A hat on a hat, an esoteric belief atop an esoteric belief: if a man claims to have a magical, mystical, invisible, ineffable “transgender” identity that cannot be detected by laboratory experiment, we must believe him, and therefore any attack on him at all, for any reason, is “transphobia,” and somehow also racist. Behold the new untouchable priest class.
It has all happened before, except now there is the internet.
“Constantly enraged by the fact that their wish fulfillment wasn’t being perfectly fulfilled onscreen, and even more infuriated that other people had the gall to be okay with story decisions that felt like personal attacks, the Glee fandom transformed into a bellum omnium contra omnes,” Bill Hurrell writes in a recent viral essay tracing the roots of “woke” to the online personality cults spun off by that program.
To fight that war, more than mere personal desire and preference would be necessary to achieve victory. These things would have to be intellectualized, and so the Glee fandom cast about and found critical theory, and absorbed its narcissistic message that basically enabled you to cry “racism,” “sexism,” “homophobia,” etc at anything because what they really were after was a way to demand that nothing ever happen on the show that didn’t make them feel personally fulfilled.
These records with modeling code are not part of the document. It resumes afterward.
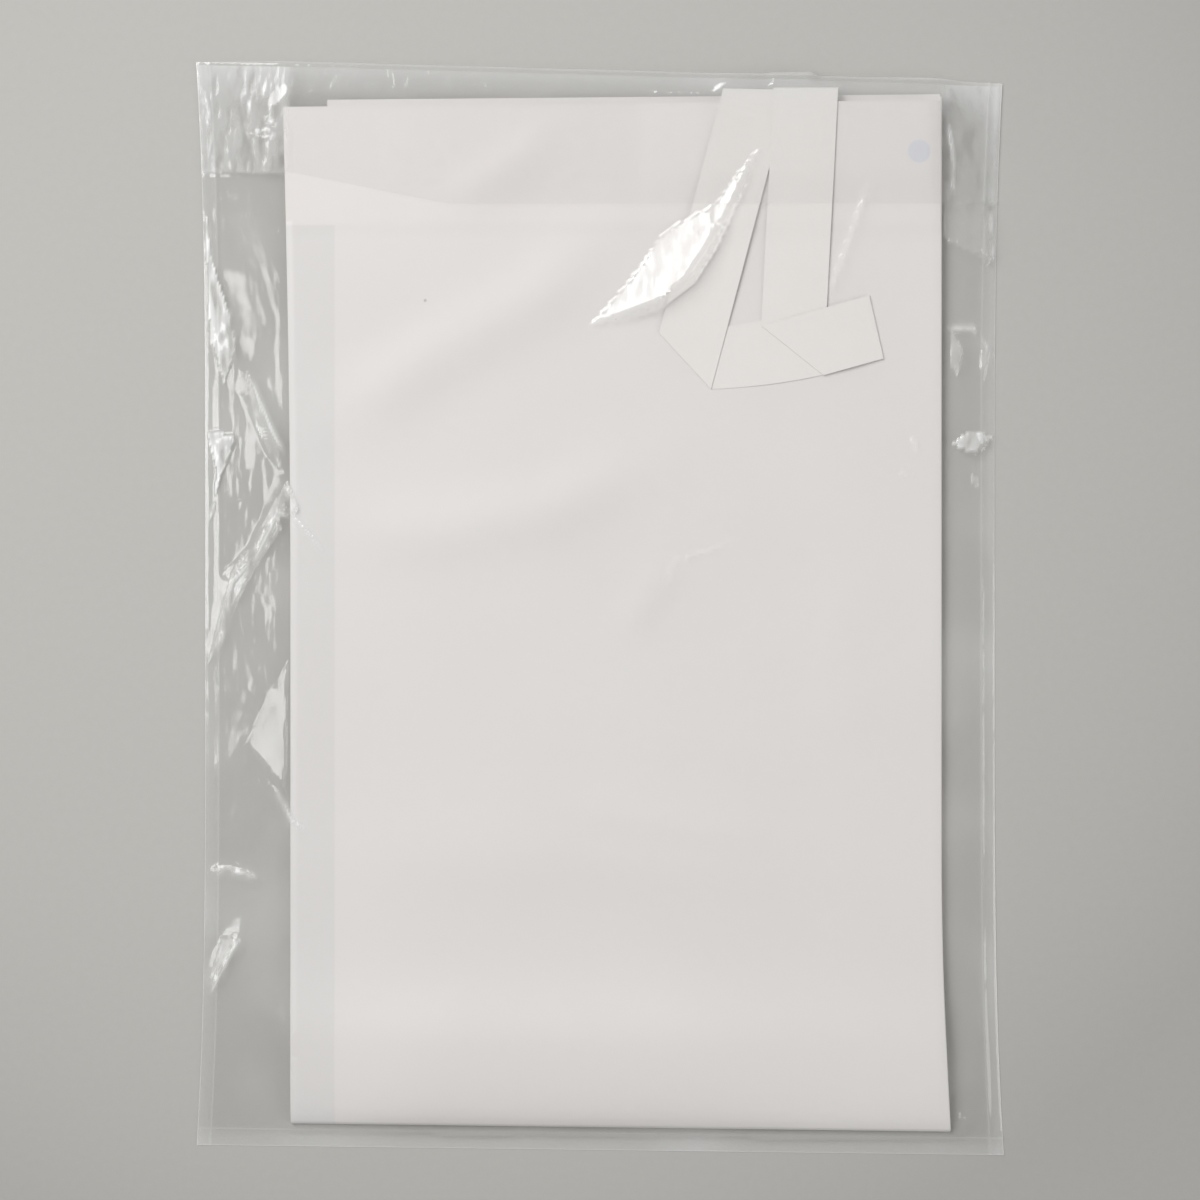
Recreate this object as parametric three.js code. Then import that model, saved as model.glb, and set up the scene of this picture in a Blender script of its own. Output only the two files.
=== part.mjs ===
// A white vinyl storage bag, folded flat and packed in a clear film sleeve with a tucked-over flap.
// Millimetres. +X runs to the pack's right, +Y to its top, +Z out of its front.
// The pack lies on its back, with the origin under the middle of its outline.
import * as THREE from "three";

// Clearance between two pieces that touch
const clearance = 0.3;

// White bag as it lies folded: once from the side, then once from below
const bagWidth = 242.4;
const bagHeight = 381;
const wallThick = 0.15;
const pocketGap = 0.15;
const leafGap = 0.15;
const coreGap = 0.2;
const hemDepth = 45;
const hemStep = 1.2;
const rearInset = 16.5;
const rearProud = 2.6;
const endShort = 8;
const endSeam = 6;
const topFlare = 3;
const footFlare = 3.4;
const mouthRise = 2.2;

// Clear sleeve round the bag
const filmThick = 0.08;
const leftMargin = 35;
const rightMargin = 23;
const topRoom = 10.2;
const footRoom = 2.2;
const weldBand = 6.3;
const sideCrease = 0.6;
const waist = 3.3;
const topLean = 8.2;
const footLean = 3.8;
const flapLength = 50;
const flapLift = 11.5;
const mouthDrop = 0.5;
const filmSlack = 0.15;
const sideRoom = 1;
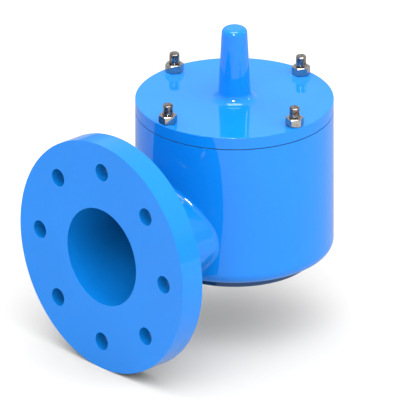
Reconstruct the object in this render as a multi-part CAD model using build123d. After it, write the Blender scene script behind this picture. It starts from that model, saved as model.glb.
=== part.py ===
from build123d import *

import math
import os

# Weight-loaded vacuum relief valve with a side flange, in millimetres, +Z up.
# The origin is the centre of the tank flange's face, which looks along -Y.
# The valve's own axis stands upright at X = 0, Y = face_to_axis, and each piece on it is
# modelled about the Z axis and set there by on_axis.

# Tank flange
flange_r = 118.5
flange_t = 25.5
flange_holes = 8
flange_hole_r = 9.0
flange_circle_r = 90.0
bore_r = 50.0

# Neck between the flange and the chamber: a round collar at the flange, and a low D at the chamber
face_to_axis = 174.5
neck_wall = 9.5
neck_collar = 10.0
neck_reach = 28.0
passage_above = 41.8
passage_below = 15.0
passage_start_y = 20.0
passage_bend = 1.6
passage_sections = 6
neck_body_round = 5.0
neck_flange_round = 9.5

# Chamber
body_r = 97.0
body_wall = 8.0
body_top_z = 105.0
body_bottom_z = -41.0
body_bottom_round = 12.4
floor_t = 11.0

# Cover and its guide dome
cover_t = 12.0
cover_edge_round = 0.5
dome_h = 75.0
dome_base_r = 16.2
dome_top_r = 12.4
dome_foot_round = 8.5
dome_top_round = 5.0
dome_end_t = 7.0
dome_bore_clearance = 1.5
cover_boss_margin = 1.0
cover_boss_round = 6.0
cover_gasket_t = 1.0
cover_gasket_recess = 0.7

# Cover studs and nuts, M10
studs = 4
stud_inset = 1.5
stud_r = 5.0
stud_engaged = 20.0
stud_above_cover = 19.5
stud_point = 1.0
stud_hole_clearance = 0.5
boss_r = 10.5
boss_straight = 28.0
boss_slope = 2.0
nut_flats = 16.0
nut_h = 8.4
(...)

They threatened each other with death, this war was so fierce, and when it was over, while they slunk away bleeding and miserable and full of regret that they had ever let themselves be driven so mad by a freaking TV show, the damage was done. They had already absorbed the intellectual patterns of critical theory and were now determined to inflict this same overly personal, emotionally toxic relationship to media on every other fandom they entered.
Blank slates. Microidentities. Neogenders. Cartesian dualism of the gendered soulbeing. All brought to you by the incredible power of ‘the new printing press’ to bring people together, sure, but not always for good reasons, or with good ideas. All the estimable aspects of religion — forgiveness, mercy, conscience, empathy — are absent, or else weaponized. Our new social justice priesthood demands sacrifices, obedience, silence of all doubt, or else.
Hard atheists and hard believers are the two people least likely to fall for woo. Dear believer, take it from an adamantite atheist. Heretics are coming to your church or synagogue or mosque or temple, nonbinary and transgender and maverickgender and boggogender and all, freak flags flying. They mean to stay and colonize your house of worship with bad ideas and sterilized kids. They are coming. They are already there.
If they have their way, some day soon you will hold pronoun ceremonies in the middle of worship for a child going on puberty blockers. You will be told to pray for another Dylan Mulvaney going through his facial feminization surgery, because that is “necessary and life-affirming.” Girls will share bible camp cabins with boys overnight because what are you, a transphobic bigot? Take heed and start talking to your congregation now, dear believer, before it is too late, and you find yourself surrounded by people whispering:
Just say the words. You don’t have to mean them.
Just say that trans women are women and nonbinary identities are valid.
Just say you believe, like we do. Say it with us.
Perform the rituals.
Otherwise, we will have to shun you.